How long the leaves oxidize determines the type of tea produced. Black teas oxidize the longest, producing the most caffeinated teas with a bolder, astringent flavor. Oolong teas oxidize somewhere between black and green teas, making some oolongs closer in caffeine and flavor profile to black teas and others to green. Green teas have little to no oxidizing time and therefore less caffeine with a mellower flavor ranging from nutty or vegetal to floral or fruity. White teas skip oxidation altogether, giving them the least caffeine and mildest flavor. And in a further variation, Pu-erh teas are heaped into a pile to ferment and age like wine, yielding a caffeine level close to black tea and incredibly earthy, malty notes that can be reminiscent of dark, thick stout. Pu-erh teas are drunk after rich meals to aid digestion.
The next stage stops oxidation through steaming or pan-firing. Leaves are rolled by hand for specialty and whole leaf teas— the ones that command premium prices.
A note on herbal teas: Herbal tea
is technically a misnomer, since no Camellia sinensis is involved. Instead, they are more accurately called herbal blends, infusions, or tisanes. If you are avoiding caffeine but miss the flavor of tea, try rooibos, which is available in many flavors including Earl Grey and chai. Personally, I’m not a fan of decaffeinated teas, which taste more like whatever is flavoring them and lack astringency. For cooking purposes, I suggest sticking with the recipes using herbal tisanes.
Terroir
Camellia sinensis can be grown in many environments, from shady mountainside to out under the stare of a surly sun. What is remarkable is that Darjeeling tea from the Lesser Himalayan mountains of northern India displays much different qualities than Ceylon tea from tropical Sri Lanka. Whereas Darjeeling, the Champagne of the tea world (literally, only teas from the Darjeeling region of India can be thus named, akin to Champagne appellations), have high floral notes, some astringency, and a delicate flavor with muscatel notes, Ceylon teas have smooth honey notes and brew terrific iced tea. The climate and geography differences account for their varied flavor profiles.
In other words, tea, like coffee or wine, evokes terroir. The very place of its cultivation affects and changes the plant’s structure, yielding differing final outcomes of the same species.
At First Flush: Seasonality
You might come across the word flush
on tea labels. It is a denotation of the season in which the leaves were picked. First flush teas are typically picked in early spring and exhibit a more aromatic, milder flavor. Second flush teas are usually picked between May and June and offer a more robust flavor, making them a popular choice.

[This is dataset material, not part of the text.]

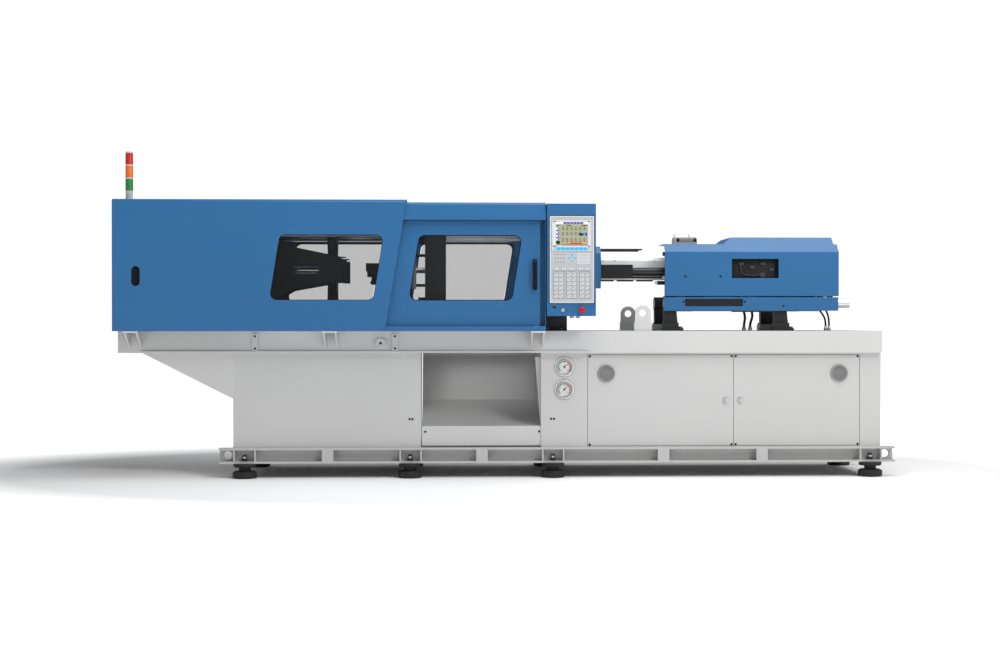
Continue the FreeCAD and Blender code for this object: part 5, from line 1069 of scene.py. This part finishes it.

Then there’s silver needle, a stunning white tea that is hand-picked during a very limited time period that can be as little as a forty-eight–hour window each year and brews a delicate ivory-colored tea.
TEA CULTURE
While tea is popular around the world, the ways it is consumed vary considerably. In Russia, they might stir a spoonful of jam into smoky, stiff black tea. In Morocco, they drink a bracingly sweet green tea edged with fresh mint leaves.